What the study evaluated
The study evaluated Carebot AI MMG in a routine mammography cohort where most examinations were negative and suspicious findings were rare.
A total of 338 consecutive screening mammography examinations from AGEL Hospital Nový Jičín were reviewed. After excluding 29 discordant cases without consensus, 309 examinations were included in the final analysis. The reference standard was established by three senior breast radiologists using BI-RADS-aligned categories.
Two predefined endpoints were evaluated: any-lesion detection and suspicious examination identification.
Study results in clinical practice
Carebot AI MMG showed strong agreement with expert radiologist consensus for identifying mammography examinations with lesion-level findings. For any-lesion detection, the AI achieved sensitivity 0.895 and specificity 0.940, with high negative predictive value.
For suspicious examination identification, the AI correctly flagged 7 of 8 suspicious cases, resulting in sensitivity 0.875. Because suspicious examinations were rare in this cohort, positive predictive value was low, while negative predictive value remained very high at 0.996.
In practice, these results support using AI risk outputs as decision-support and prioritization signals rather than as direct confirmation of malignancy.
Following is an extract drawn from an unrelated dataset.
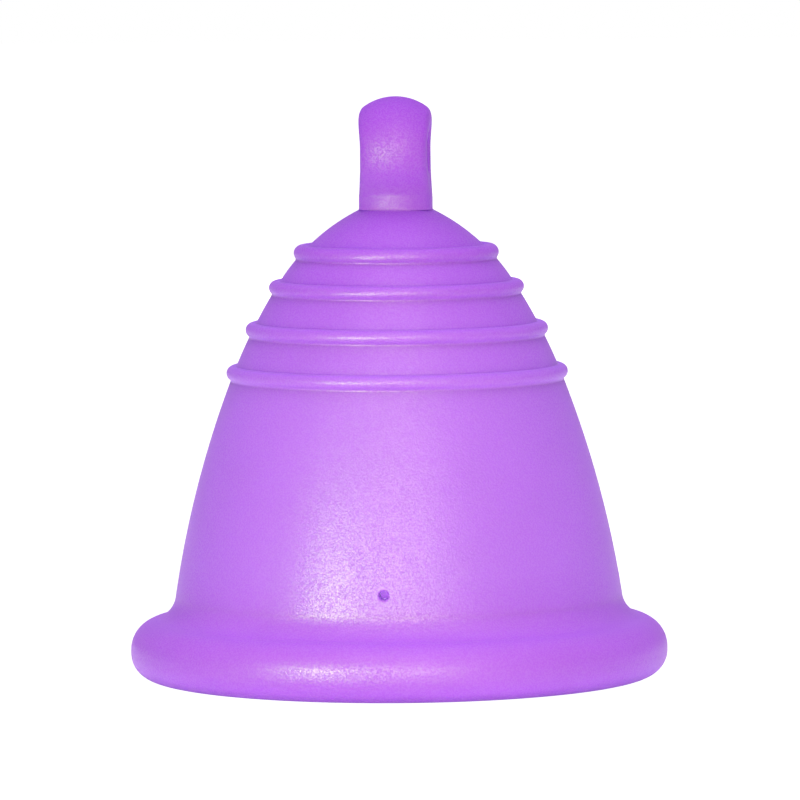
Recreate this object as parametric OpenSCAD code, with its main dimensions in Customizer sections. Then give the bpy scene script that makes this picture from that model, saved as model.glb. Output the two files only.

The findings also show why predictive values should be reported in prevalence-representative screening cohorts.
Key numbers
Initial cohort: 338 screening mammography examinations
Reference standard: consensus of 3 senior breast radiologists
Suspicious finding prevalence: 2.6%
Endpoint 1 - any-lesion detection: Se 0.895, Sp 0.940, BA 0.917, PPV 0.829, NPV 0.965
Endpoint 2 - suspicious examination identification: Se 0.875, Sp 0.857, BA 0.866, PPV 0.140, NPV 0.996
Abstract
AI tools for mammography can support lesion detection and risk stratification, but their clinical value depends on performance in routine screening settings where disease prevalence is low and negative examinations predominate. This retrospective diagnostic-accuracy study evaluated Carebot AI MMG on consecutive screening mammography examinations acquired at AGEL Hospital Nový Jičín in January 2024. The reference standard was established by three senior breast radiologists using BI-RADS-aligned consensus categories. Of 338 reviewed examinations, 29 did not achieve consensus and were excluded, leaving 309 examinations for analysis: 233 Normal, 68 Benign/probably benign, and 8 Suspicious. Two predefined endpoints were evaluated. For any-lesion detection using Medium or High Risk as AI-positive, the AI achieved sensitivity 0.895, specificity 0.940, accuracy 0.929, balanced accuracy 0.917, PPV 0.829, and NPV 0.965. For suspicious examination identification using High Risk as AI-positive, the AI achieved sensitivity 0.875, specificity 0.857, accuracy 0.858, balanced accuracy 0.866, PPV 0.140, and NPV 0.996. The results support the use of Carebot AI MMG as decision-support software for prioritizing examinations and identifying studies that may require closer review. The study also highlights that in low-prevalence screening cohorts, AI-positive outputs should be interpreted in workflow context and confirmed by radiologists.